— What this task involves —
Repeat every entry in the listing below, exactly.

Records excerpted from a collection:
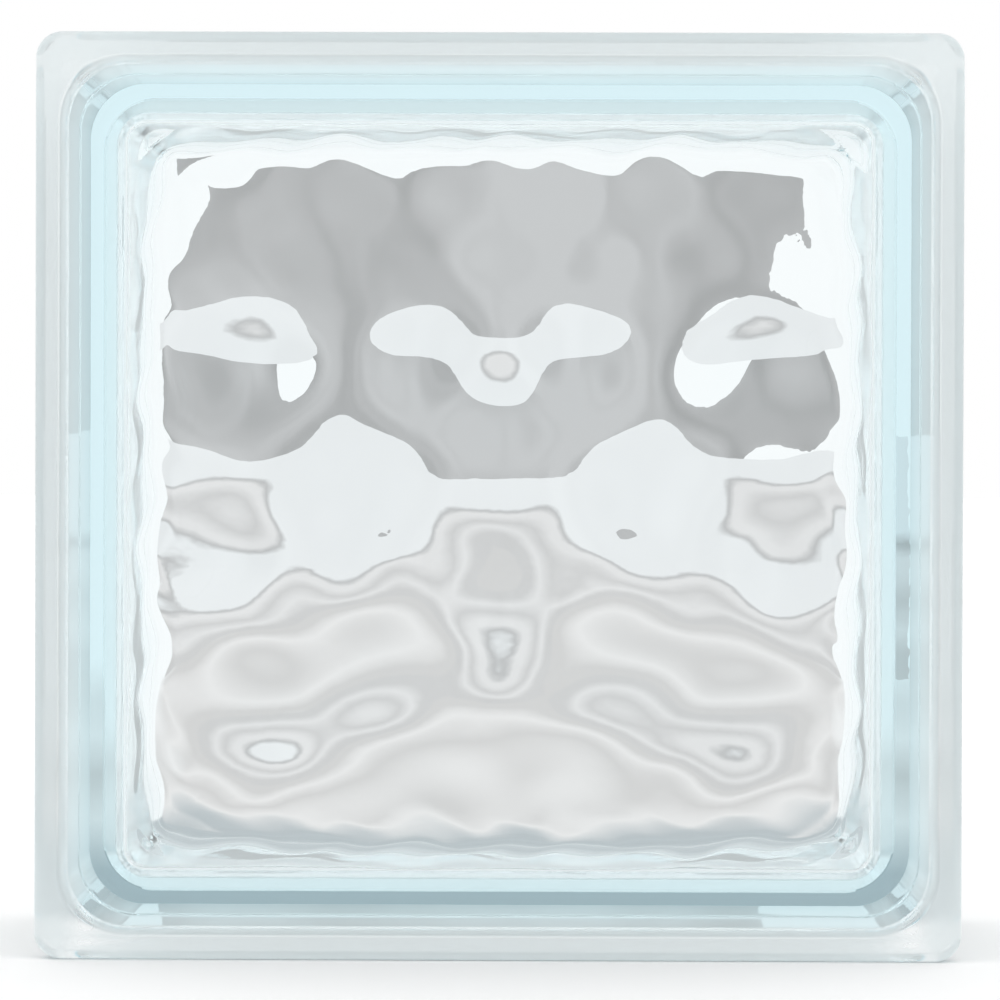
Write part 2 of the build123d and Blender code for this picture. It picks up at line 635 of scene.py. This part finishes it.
def build_cards():
    """Grey glowing card of painted shade behind the upper half, which makes the waves show, over a pale one
    with a painted shadow line and bands of painted shade.
    """
    behind = half + 1.0
    meeting = middle + 0.022
    top = middle + 0.174
    layer = 0.001
    # The grey card is a glowing sheet of painted shade that stands in for the dim room behind the block
    grey = (0.48, 0.472, 0.474)
    card_part("grey_card", -0.168, 0.152, meeting, top, behind, ((0.0, grey), (1.0, grey)),
              lean=0.035, streaks=0.4)
    # The pale card glows white above a painted shadow line where the table meets it, with bands of painted
    # shade on the table below
    white = (0.86, 0.86, 0.865)
    shadow_line = (0.50, 0.49, 0.49)
    warm = (0.62, 0.60, 0.595)
    pale = (0.80, 0.775, 0.77)
    levels = (
        (0.0, warm),
        (0.10, warm),
        (0.20, pale),
        (0.32, warm),
        (0.44, pale),
        (0.50, pale),
        (0.555, shadow_line),
        (0.60, white),
        (1.0, white),
    )
    card_part("pale_card", -0.19, 0.19, 0.0, meeting, behind + layer, levels, streaks=0.05)


def build_floor():
    """Pale floor on which the block stands."""
    reach_back = 12.0
    reach_front = 3.0
    reach_side = 8.0
    corners = [(-reach_side, -reach_front, 0), (reach_side, -reach_front, 0),
               (reach_side, reach_back, 0), (-reach_side, reach_back, 0)]
    mesh = bpy.data.meshes.new("floor")
    mesh.from_pydata(corners, [], [(0, 1, 2, 3)])
    floor = bpy.data.objects.new("floor", mesh)
    bpy.context.scene.collection.objects.link(floor)
    mesh.materials.append(floor_material())


def build_camera():
    """Camera at the photograph's place: a little right of and above the block's middle."""
    distance = 0.780
    right = 0.005
    up = 0.006
    look_down = 0.49
    roll = -0.18
    turn = 0.35
    data = bpy.data.cameras.new("camera")
    data.sensor_width = 36.0
    data.lens = 137.6
    camera = bpy.data.objects.new("camera", data)
    bpy.context.scene.collection.objects.link(camera)
    camera.location = (right, block_lo.y - distance, middle + up)
    camera.rotation_euler = Euler((radians(90 - look_down), radians(roll), radians(turn)))
    bpy.context.scene.camera = camera


block = build_block()
block.data.materials.append(glass_material())
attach(block, "root")
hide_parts("glass_block")

build_floor()
build_cards()
build_world()
build_camera()

scene = bpy.context.scene
scene.view_settings.view_transform = "Standard"
scene.cycles.max_bounces = 14
scene.cycles.transmission_bounces = 14
scene.cycles.glossy_bounces = 10
scene.cycles.diffuse_bounces = 5
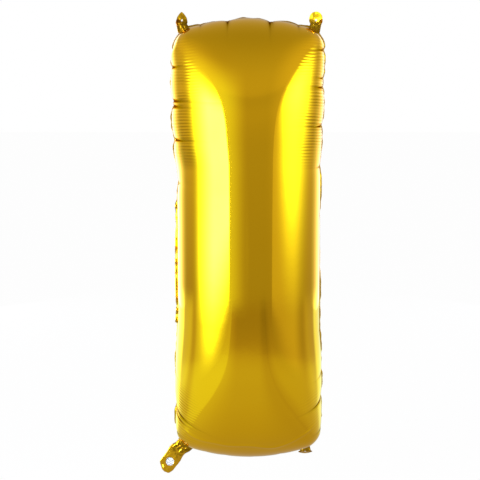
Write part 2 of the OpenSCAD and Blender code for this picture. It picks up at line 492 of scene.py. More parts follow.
def film_piece(
    name: str, points: np.ndarray, flat: tuple[np.ndarray, np.ndarray], kept: np.ndarray, turned: bool = False
) -> bpy.types.Object:
    """A single layer of film from a grid of points.

    Args:
        name: its name.
        points: where the film lies, shape (rows, columns, 3).
        flat: the UV map, as each point's two places on the flat film in metres.
        kept: which points faces may use.
        turned: whether its faces run the other way round.

    Returns:
        The object.
    """
    index = np.arange(kept.size).reshape(kept.shape)
    corners = [index[:-1, :-1], index[:-1, 1:], index[1:, 1:], index[1:, :-1]]
    if turned:
        corners = [corners[place] for place in (0, 3, 2, 1)]
    quads = np.stack([corner.ravel() for corner in corners], axis=-1)
    quads = quads[kept.ravel()[quads].all(axis=1)]
    mesh = bpy.data.meshes.new(name)
    mesh.from_pydata(points.reshape(-1, 3).tolist(), [], quads.tolist())
    layer = mesh.uv_layers.new(name="film")
    loops = np.zeros(len(mesh.loops), dtype=np.int32)
    mesh.loops.foreach_get("vertex_index", loops)
    uv = np.stack([part.ravel()[loops] for part in flat], axis=-1)
    layer.data.foreach_set("uv", uv.ravel())
    piece = add_object(name, mesh)
    shade_smooth(piece)
    return piece


def set_painted_shade(piece: bpy.types.Object, shade: np.ndarray) -> None:
    """Writes the painted shade of each point of the film, from 0 to 1, as the crease attribute that the finish
    reads.
    """
    attribute = piece.data.attributes.new("crease", "FLOAT", "POINT")
    attribute.data.foreach_set("value", shade.astype(np.float32).ravel())


def grid_piece(name: str, grid: FilmGrid, turned: bool) -> bpy.types.Object:
    """A mesh object from a sheet's grid, with its painted shade as an attribute."""
    everywhere = np.ones(grid.points.shape[:2], dtype=bool)
    piece = film_piece(name, grid.points, (grid.across, grid.along), everywhere, turned)
    set_painted_shade(piece, grid.shade)
    piece.data.validate()
    return piece


def dress(piece: bpy.types.Object, *finishes: bpy.types.Material) -> None:
    """Gives the piece these materials and no others."""
    piece.data.materials.clear()
    for finish in finishes:
        piece.data.materials.append(finish)


def shade_smooth(piece: bpy.types.Object) -> None:
    """Shades every face of the piece smooth."""
    piece.data.polygons.foreach_set("use_smooth", [True] * len(piece.data.polygons))


def thicken(piece: bpy.types.Object, thickness: float, offset: float, inner: int = 0) -> None:
    """Turns a sheet into a thin solid.

    Args:
        piece: the sheet.
        thickness: in metres.
        offset: -1 to grow inwards, 0 to both sides, 1 outwards.
        inner: how many material slots further on the inner face's finish is.
    """
    solid = piece.modifiers.new("film", "SOLIDIFY")
    solid.thickness = thickness
    solid.offset = offset
    solid.use_even_offset = False
    solid.material_offset = inner
    solid.use_rim = True
    settle(piece)


def settle(piece: bpy.types.Object) -> None:
    """Applies the piece's modifiers to its mesh."""
    graph = bpy.context.evaluated_depsgraph_get()
    done = bpy.data.meshes.new_from_object(piece.evaluated_get(graph))
    piece.modifiers.clear()
    piece.data = done


def run_nodes(piece: bpy.types.Object, tree: bpy.types.NodeTree, inputs: dict) -> None:
    """Runs a geometry node tree on the piece and keeps its result as a plain mesh."""
    step = piece.modifiers.new("nodes", "NODES")
    step.node_group = tree
    for item in tree.interface.items_tree:
        if item.item_type == "SOCKET" and item.in_out == "INPUT" and item.name in inputs:
            step[item.identifier] = inputs[item.name]
    settle(piece)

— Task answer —
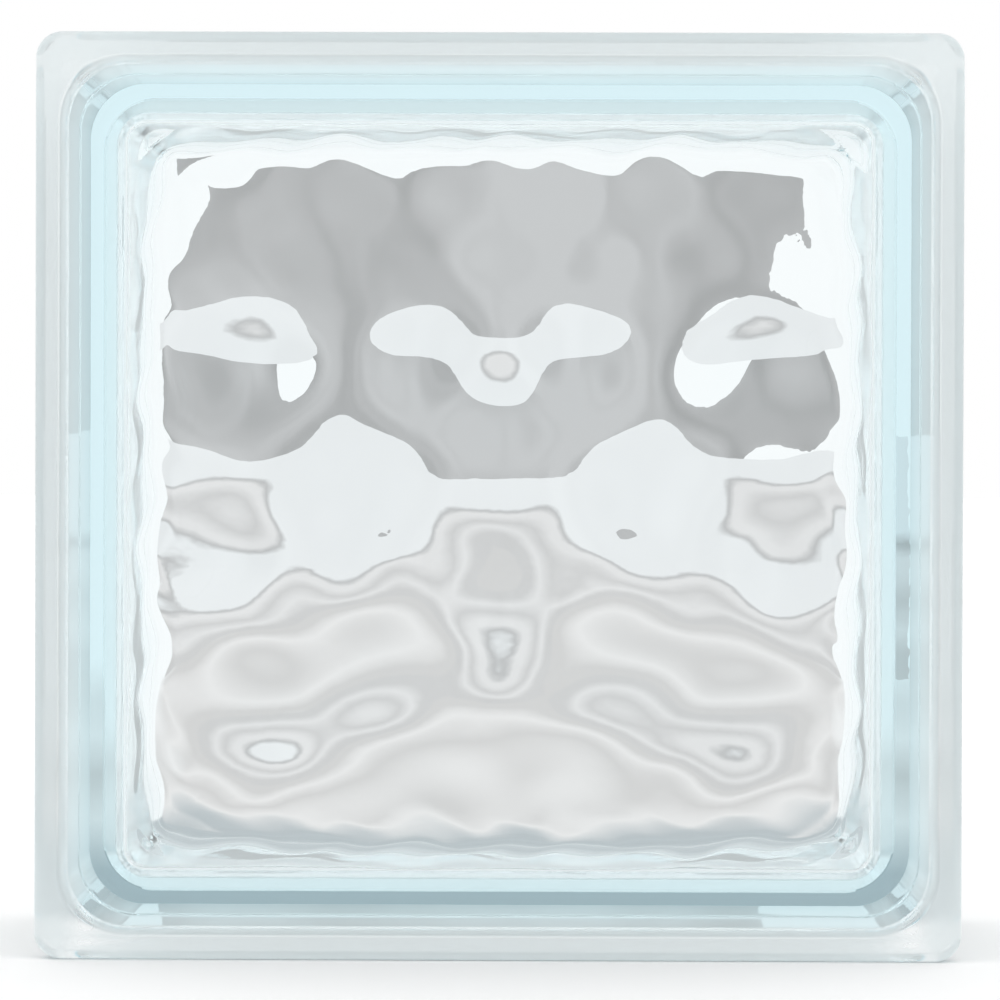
Write part 2 of the build123d and Blender code for this picture. It picks up at line 635 of scene.py. This part finishes it.
def build_cards():
    """Grey glowing card of painted shade behind the upper half, which makes the waves show, over a pale one
    with a painted shadow line and bands of painted shade.
    """
    behind = half + 1.0
    meeting = middle + 0.022
    top = middle + 0.174
    layer = 0.001
    # The grey card is a glowing sheet of painted shade that stands in for the dim room behind the block
    grey = (0.48, 0.472, 0.474)
    card_part("grey_card", -0.168, 0.152, meeting, top, behind, ((0.0, grey), (1.0, grey)),
              lean=0.035, streaks=0.4)
    # The pale card glows white above a painted shadow line where the table meets it, with bands of painted
    # shade on the table below
    white = (0.86, 0.86, 0.865)
    shadow_line = (0.50, 0.49, 0.49)
    warm = (0.62, 0.60, 0.595)
    pale = (0.80, 0.775, 0.77)
    levels = (
        (0.0, warm),
        (0.10, warm),
        (0.20, pale),
        (0.32, warm),
        (0.44, pale),
        (0.50, pale),
        (0.555, shadow_line),
        (0.60, white),
        (1.0, white),
    )
    card_part("pale_card", -0.19, 0.19, 0.0, meeting, behind + layer, levels, streaks=0.05)


def build_floor():
    """Pale floor on which the block stands."""
    reach_back = 12.0
    reach_front = 3.0
    reach_side = 8.0
    corners = [(-reach_side, -reach_front, 0), (reach_side, -reach_front, 0),
               (reach_side, reach_back, 0), (-reach_side, reach_back, 0)]
    mesh = bpy.data.meshes.new("floor")
    mesh.from_pydata(corners, [], [(0, 1, 2, 3)])
    floor = bpy.data.objects.new("floor", mesh)
    bpy.context.scene.collection.objects.link(floor)
    mesh.materials.append(floor_material())


def build_camera():
    """Camera at the photograph's place: a little right of and above the block's middle."""
    distance = 0.780
    right = 0.005
    up = 0.006
    look_down = 0.49
    roll = -0.18
    turn = 0.35
    data = bpy.data.cameras.new("camera")
    data.sensor_width = 36.0
    data.lens = 137.6
    camera = bpy.data.objects.new("camera", data)
    bpy.context.scene.collection.objects.link(camera)
    camera.location = (right, block_lo.y - distance, middle + up)
    camera.rotation_euler = Euler((radians(90 - look_down), radians(roll), radians(turn)))
    bpy.context.scene.camera = camera


block = build_block()
block.data.materials.append(glass_material())
attach(block, "root")
hide_parts("glass_block")

build_floor()
build_cards()
build_world()
build_camera()

scene = bpy.context.scene
scene.view_settings.view_transform = "Standard"
scene.cycles.max_bounces = 14
scene.cycles.transmission_bounces = 14
scene.cycles.glossy_bounces = 10
scene.cycles.diffuse_bounces = 5
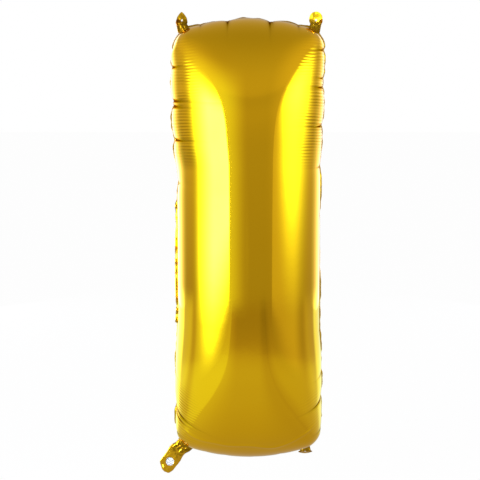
Write part 2 of the OpenSCAD and Blender code for this picture. It picks up at line 492 of scene.py. More parts follow.
def film_piece(
    name: str, points: np.ndarray, flat: tuple[np.ndarray, np.ndarray], kept: np.ndarray, turned: bool = False
) -> bpy.types.Object:
    """A single layer of film from a grid of points.

    Args:
        name: its name.
        points: where the film lies, shape (rows, columns, 3).
        flat: the UV map, as each point's two places on the flat film in metres.
        kept: which points faces may use.
        turned: whether its faces run the other way round.

    Returns:
        The object.
    """
    index = np.arange(kept.size).reshape(kept.shape)
    corners = [index[:-1, :-1], index[:-1, 1:], index[1:, 1:], index[1:, :-1]]
    if turned:
        corners = [corners[place] for place in (0, 3, 2, 1)]
    quads = np.stack([corner.ravel() for corner in corners], axis=-1)
    quads = quads[kept.ravel()[quads].all(axis=1)]
    mesh = bpy.data.meshes.new(name)
    mesh.from_pydata(points.reshape(-1, 3).tolist(), [], quads.tolist())
    layer = mesh.uv_layers.new(name="film")
    loops = np.zeros(len(mesh.loops), dtype=np.int32)
    mesh.loops.foreach_get("vertex_index", loops)
    uv = np.stack([part.ravel()[loops] for part in flat], axis=-1)
    layer.data.foreach_set("uv", uv.ravel())
    piece = add_object(name, mesh)
    shade_smooth(piece)
    return piece


def set_painted_shade(piece: bpy.types.Object, shade: np.ndarray) -> None:
    """Writes the painted shade of each point of the film, from 0 to 1, as the crease attribute that the finish
    reads.
    """
    attribute = piece.data.attributes.new("crease", "FLOAT", "POINT")
    attribute.data.foreach_set("value", shade.astype(np.float32).ravel())


def grid_piece(name: str, grid: FilmGrid, turned: bool) -> bpy.types.Object:
    """A mesh object from a sheet's grid, with its painted shade as an attribute."""
    everywhere = np.ones(grid.points.shape[:2], dtype=bool)
    piece = film_piece(name, grid.points, (grid.across, grid.along), everywhere, turned)
    set_painted_shade(piece, grid.shade)
    piece.data.validate()
    return piece


def dress(piece: bpy.types.Object, *finishes: bpy.types.Material) -> None:
    """Gives the piece these materials and no others."""
    piece.data.materials.clear()
    for finish in finishes:
        piece.data.materials.append(finish)


def shade_smooth(piece: bpy.types.Object) -> None:
    """Shades every face of the piece smooth."""
    piece.data.polygons.foreach_set("use_smooth", [True] * len(piece.data.polygons))


def thicken(piece: bpy.types.Object, thickness: float, offset: float, inner: int = 0) -> None:
    """Turns a sheet into a thin solid.

    Args:
        piece: the sheet.
        thickness: in metres.
        offset: -1 to grow inwards, 0 to both sides, 1 outwards.
        inner: how many material slots further on the inner face's finish is.
    """
    solid = piece.modifiers.new("film", "SOLIDIFY")
    solid.thickness = thickness
    solid.offset = offset
    solid.use_even_offset = False
    solid.material_offset = inner
    solid.use_rim = True
    settle(piece)


def settle(piece: bpy.types.Object) -> None:
    """Applies the piece's modifiers to its mesh."""
    graph = bpy.context.evaluated_depsgraph_get()
    done = bpy.data.meshes.new_from_object(piece.evaluated_get(graph))
    piece.modifiers.clear()
    piece.data = done


def run_nodes(piece: bpy.types.Object, tree: bpy.types.NodeTree, inputs: dict) -> None:
    """Runs a geometry node tree on the piece and keeps its result as a plain mesh."""
    step = piece.modifiers.new("nodes", "NODES")
    step.node_group = tree
    for item in tree.interface.items_tree:
        if item.item_type == "SOCKET" and item.in_out == "INPUT" and item.name in inputs:
            step[item.identifier] = inputs[item.name]
    settle(piece)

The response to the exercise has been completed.